What's next on the table for Nigeria

This is a recurring question that Nigerians are placed with everyday and the pressure sits well on the Nation as it boasts being Africa’s most wealthy nation as well as being the most populated nation in the African Continent with over 60% of the population under the age group of 24 year olds and a system that is full of obstacles and only favours those in power. Nigeria is inspiring a chain reaction of protests across the face of the African Continent driven by the youthful, middle class and educated individuals aiming to diminish poor reforms and authoritarianism.

An image provided by the BBC almost symbolises the lack of freedom and respect Nigerians face on a daily basis and bringing back the Berlin Blockades physical division of countless civilians.

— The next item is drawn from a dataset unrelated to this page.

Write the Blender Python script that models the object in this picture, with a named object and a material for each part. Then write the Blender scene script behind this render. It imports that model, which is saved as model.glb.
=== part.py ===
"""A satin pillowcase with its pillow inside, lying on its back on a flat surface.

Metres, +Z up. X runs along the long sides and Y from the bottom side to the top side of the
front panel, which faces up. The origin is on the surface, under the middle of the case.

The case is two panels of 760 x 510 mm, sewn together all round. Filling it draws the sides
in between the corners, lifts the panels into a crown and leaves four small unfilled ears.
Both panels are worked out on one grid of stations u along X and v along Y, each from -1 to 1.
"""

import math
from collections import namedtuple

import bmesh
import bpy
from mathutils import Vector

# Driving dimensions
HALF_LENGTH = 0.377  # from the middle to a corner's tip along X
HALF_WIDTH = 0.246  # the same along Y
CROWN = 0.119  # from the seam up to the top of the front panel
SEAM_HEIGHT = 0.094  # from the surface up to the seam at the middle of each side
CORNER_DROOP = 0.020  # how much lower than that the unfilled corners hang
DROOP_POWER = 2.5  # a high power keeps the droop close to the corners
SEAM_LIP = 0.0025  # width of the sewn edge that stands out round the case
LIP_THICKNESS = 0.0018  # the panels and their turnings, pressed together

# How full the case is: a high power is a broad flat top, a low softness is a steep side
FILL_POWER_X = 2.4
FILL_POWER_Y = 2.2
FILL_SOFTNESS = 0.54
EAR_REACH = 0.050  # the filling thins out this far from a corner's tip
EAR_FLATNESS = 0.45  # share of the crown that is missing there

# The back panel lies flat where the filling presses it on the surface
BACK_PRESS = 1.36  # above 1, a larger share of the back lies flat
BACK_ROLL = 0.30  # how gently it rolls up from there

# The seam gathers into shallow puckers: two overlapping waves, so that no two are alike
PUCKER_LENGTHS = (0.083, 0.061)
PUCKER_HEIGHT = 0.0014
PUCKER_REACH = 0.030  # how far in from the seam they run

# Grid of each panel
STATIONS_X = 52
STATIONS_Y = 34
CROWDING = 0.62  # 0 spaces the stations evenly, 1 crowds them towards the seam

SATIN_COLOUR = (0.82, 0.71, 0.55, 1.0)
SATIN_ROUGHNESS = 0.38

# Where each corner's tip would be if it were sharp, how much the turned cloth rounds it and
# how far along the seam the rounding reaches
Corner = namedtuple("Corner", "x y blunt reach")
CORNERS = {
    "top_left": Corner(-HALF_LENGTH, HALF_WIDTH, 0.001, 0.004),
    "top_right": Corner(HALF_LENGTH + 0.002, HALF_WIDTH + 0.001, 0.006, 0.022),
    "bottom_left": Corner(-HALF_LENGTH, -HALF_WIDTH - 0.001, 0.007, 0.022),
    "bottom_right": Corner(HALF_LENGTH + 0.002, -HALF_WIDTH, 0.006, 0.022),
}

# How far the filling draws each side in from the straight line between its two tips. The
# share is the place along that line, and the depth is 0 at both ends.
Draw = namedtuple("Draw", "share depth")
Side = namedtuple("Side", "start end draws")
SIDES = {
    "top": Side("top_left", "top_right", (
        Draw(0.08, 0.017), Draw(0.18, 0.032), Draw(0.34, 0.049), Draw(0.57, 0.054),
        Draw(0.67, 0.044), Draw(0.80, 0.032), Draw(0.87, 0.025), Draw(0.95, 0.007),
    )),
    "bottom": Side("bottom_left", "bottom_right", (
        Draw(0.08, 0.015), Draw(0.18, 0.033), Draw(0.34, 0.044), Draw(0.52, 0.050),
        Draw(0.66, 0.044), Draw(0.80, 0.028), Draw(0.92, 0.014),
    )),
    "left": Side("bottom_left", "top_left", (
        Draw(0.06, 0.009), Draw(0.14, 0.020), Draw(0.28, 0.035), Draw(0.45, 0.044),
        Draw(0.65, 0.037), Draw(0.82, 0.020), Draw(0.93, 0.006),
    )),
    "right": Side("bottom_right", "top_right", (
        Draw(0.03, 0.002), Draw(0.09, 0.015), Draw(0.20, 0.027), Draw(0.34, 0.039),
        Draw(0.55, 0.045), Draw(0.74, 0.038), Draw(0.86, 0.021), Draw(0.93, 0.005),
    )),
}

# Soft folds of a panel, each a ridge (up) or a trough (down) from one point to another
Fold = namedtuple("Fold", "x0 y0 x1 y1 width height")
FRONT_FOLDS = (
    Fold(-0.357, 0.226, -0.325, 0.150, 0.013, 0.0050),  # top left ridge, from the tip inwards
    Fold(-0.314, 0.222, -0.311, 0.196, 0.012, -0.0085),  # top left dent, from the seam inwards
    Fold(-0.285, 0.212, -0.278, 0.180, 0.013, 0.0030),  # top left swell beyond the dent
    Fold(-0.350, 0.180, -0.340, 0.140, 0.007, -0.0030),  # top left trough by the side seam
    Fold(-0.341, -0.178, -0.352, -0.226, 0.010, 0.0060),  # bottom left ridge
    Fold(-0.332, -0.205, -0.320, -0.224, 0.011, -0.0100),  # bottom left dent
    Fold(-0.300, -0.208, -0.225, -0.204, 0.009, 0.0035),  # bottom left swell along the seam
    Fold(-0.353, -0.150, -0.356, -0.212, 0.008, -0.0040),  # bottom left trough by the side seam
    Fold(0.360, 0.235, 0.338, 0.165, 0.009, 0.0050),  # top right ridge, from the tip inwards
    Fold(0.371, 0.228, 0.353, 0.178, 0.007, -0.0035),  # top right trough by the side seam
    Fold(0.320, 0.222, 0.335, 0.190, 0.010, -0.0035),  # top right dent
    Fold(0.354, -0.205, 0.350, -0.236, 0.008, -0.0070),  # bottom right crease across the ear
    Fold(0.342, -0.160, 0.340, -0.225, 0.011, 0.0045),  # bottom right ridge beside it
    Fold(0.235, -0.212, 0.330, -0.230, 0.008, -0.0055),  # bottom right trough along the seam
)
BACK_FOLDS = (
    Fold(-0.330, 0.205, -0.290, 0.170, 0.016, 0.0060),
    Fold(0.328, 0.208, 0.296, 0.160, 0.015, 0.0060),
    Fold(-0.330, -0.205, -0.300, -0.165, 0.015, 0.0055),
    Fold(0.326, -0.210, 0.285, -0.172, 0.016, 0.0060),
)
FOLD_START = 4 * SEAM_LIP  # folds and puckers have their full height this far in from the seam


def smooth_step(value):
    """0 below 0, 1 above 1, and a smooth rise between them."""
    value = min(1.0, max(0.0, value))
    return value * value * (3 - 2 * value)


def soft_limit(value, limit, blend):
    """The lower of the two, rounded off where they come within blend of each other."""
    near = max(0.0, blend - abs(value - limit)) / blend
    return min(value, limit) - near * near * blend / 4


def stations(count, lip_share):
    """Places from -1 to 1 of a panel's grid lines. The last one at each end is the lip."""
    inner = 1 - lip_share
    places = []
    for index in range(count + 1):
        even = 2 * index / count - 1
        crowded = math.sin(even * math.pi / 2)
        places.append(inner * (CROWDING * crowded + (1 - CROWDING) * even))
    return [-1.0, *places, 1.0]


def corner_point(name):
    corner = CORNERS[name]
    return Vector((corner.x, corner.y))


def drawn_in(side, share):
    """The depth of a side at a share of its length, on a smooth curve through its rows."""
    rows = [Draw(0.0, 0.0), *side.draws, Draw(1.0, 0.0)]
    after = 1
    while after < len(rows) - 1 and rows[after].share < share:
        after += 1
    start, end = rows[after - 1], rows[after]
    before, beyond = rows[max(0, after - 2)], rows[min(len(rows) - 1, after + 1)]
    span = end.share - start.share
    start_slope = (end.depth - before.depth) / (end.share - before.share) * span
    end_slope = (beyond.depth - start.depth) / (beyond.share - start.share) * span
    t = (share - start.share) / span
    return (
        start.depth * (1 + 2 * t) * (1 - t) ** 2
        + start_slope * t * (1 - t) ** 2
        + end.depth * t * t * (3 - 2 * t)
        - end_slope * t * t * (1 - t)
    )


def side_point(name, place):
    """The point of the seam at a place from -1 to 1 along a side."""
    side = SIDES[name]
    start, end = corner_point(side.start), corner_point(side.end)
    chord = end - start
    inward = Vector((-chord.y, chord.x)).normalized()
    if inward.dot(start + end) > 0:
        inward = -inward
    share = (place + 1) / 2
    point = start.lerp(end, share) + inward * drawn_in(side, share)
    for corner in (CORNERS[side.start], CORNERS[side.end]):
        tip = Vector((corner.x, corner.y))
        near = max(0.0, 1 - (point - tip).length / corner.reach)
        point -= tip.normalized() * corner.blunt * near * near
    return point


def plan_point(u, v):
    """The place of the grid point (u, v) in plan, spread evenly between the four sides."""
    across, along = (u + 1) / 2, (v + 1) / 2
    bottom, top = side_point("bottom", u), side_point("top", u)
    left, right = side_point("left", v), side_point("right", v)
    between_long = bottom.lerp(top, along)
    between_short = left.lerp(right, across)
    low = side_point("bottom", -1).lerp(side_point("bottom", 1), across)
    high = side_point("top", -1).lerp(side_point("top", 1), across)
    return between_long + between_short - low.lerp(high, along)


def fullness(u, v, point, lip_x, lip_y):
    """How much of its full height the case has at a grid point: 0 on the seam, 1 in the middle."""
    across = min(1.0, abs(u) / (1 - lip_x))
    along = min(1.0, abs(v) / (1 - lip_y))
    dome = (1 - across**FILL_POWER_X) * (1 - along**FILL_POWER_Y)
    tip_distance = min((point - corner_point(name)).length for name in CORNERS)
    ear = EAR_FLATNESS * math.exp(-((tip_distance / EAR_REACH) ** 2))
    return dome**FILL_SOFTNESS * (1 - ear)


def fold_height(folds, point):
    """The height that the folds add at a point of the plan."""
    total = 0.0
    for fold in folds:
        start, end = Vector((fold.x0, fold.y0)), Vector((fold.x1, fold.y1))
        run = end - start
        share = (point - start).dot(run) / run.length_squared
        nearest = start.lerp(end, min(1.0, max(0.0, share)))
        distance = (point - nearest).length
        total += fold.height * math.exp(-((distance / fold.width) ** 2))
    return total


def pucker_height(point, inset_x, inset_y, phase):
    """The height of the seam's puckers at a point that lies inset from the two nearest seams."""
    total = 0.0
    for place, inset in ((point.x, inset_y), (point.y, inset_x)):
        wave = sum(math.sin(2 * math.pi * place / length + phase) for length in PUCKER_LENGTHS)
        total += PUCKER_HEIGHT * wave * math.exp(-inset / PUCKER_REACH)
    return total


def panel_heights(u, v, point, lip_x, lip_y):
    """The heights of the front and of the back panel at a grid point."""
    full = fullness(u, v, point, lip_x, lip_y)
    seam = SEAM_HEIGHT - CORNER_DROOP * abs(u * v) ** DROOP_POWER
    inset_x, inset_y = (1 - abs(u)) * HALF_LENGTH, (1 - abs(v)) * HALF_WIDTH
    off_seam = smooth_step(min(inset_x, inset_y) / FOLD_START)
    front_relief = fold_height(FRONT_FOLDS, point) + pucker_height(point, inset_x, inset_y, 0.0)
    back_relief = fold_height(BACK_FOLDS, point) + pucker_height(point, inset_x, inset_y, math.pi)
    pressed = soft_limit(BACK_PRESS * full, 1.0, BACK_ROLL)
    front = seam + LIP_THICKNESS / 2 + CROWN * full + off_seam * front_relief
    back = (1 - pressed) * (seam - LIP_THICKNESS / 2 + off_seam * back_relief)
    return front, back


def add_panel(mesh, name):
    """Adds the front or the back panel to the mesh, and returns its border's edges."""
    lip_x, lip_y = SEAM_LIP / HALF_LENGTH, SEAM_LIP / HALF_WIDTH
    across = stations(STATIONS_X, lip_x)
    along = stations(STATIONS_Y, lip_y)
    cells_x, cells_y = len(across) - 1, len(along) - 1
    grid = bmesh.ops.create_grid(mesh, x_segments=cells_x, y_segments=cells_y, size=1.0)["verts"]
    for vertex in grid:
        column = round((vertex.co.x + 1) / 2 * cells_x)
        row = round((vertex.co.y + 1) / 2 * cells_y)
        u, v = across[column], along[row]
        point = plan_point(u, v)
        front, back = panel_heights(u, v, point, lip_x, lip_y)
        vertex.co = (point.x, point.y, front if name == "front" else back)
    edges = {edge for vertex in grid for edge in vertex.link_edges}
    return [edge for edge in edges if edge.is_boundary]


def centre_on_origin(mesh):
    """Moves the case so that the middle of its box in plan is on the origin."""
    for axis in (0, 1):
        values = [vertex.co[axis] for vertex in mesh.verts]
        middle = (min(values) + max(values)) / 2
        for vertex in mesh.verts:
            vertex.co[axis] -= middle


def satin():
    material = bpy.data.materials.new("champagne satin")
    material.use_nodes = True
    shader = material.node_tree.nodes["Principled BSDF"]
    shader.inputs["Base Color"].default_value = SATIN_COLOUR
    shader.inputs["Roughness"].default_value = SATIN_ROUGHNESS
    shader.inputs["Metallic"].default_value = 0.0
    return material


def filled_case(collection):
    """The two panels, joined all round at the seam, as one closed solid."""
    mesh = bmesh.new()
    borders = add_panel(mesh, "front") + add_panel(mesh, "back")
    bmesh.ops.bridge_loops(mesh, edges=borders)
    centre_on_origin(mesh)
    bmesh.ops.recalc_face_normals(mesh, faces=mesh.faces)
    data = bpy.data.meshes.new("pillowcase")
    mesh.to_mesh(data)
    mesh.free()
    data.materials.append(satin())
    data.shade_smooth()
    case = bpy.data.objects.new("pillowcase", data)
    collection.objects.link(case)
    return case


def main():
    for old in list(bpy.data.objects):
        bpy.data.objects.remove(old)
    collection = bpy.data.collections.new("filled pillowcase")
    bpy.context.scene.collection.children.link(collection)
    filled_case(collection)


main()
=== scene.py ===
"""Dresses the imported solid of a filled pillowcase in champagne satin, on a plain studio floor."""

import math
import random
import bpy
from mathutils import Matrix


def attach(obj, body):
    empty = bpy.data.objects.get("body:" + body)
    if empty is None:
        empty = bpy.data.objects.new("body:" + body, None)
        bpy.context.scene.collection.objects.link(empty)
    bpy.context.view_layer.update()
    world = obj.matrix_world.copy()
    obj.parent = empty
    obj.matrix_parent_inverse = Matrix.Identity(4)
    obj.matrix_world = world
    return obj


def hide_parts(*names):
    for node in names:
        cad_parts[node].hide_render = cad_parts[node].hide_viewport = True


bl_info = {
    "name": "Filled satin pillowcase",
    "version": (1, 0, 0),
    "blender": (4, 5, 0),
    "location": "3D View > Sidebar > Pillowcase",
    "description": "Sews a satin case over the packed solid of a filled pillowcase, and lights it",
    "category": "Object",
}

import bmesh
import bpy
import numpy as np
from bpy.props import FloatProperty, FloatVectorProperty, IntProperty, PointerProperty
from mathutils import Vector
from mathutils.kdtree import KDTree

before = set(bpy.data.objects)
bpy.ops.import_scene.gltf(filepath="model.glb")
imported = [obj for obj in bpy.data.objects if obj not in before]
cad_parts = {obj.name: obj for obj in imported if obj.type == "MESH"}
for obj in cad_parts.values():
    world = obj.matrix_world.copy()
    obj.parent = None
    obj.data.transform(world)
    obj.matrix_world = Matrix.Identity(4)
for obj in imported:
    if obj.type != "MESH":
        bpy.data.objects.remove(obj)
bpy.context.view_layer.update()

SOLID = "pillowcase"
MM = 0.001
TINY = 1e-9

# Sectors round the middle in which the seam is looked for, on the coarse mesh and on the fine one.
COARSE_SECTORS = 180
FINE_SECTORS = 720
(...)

The economic conundrum and undulating turmoil

The government is under tremendous pressure to deliver reforms in the situation of mass civil unrest, but analysts are questioning the planned fiscally conservative policies, which may have aided the economic recovery, and it will become increasingly difficult to implement it.

Oil and economics

Africa’s economy is greatly dominated on oil, which constitutes around 80% of its exports, 50% of government revenue and 30% of banking credit, according to the World Bank’s report. The social media-fueled #EndSARS protest movement is taking place against the backdrop of the country’s worst economic recession in over 30 years, with inflation rising above 13% and GDP (gross domestic product) contracting by 6.1% in the second quarter.

At present , the hit to the oil sector, in combination with the economic disruption from the pandemic and falling remittance payments from abroad, is expected to further destabilize the government’s ability to deliver social programs and address the grievances of protesters, exacerbating tensions.

According to a report published by political risk consultancy EXX Africa, there were a number of distinct groups involved in the unrest. The first comprises young, educated and progressive reform advocates, many of whom have a strong social media presence. This part of the #EndSARS movement has been able to gain global traction and elicit endorsements from celebrities, political figures including Twitter CEO, Jack Dorsey.

A second, larger group consists of less educated and sometimes unemployed youths struggling with economic hardship, while, according to the study, a third, smaller segment consists of "hardened criminals." According to EXX Africa, a primary economic risk is the potential for damage to commercial properties.

In-transit freight, commercial stores and stationery vehicles are the properties most vulnerable to opportunistic attacks. The EXX Africa report said that targeted attacks are primarily motivated by political, sectarian or ethnic motives.

NKC political analyst Louw Nel indicated that while Buhari may have an understandable grievance with the international scrutiny of the situation, he will need to soften the government response compared to similar unrest across the continent.

“Whatever the case may be, there is a desperate need for the Buhari administration – and governments elsewhere on the continent – to recognize the limits of responding to protests over state brutality with more state brutality,” Nel said in a research note.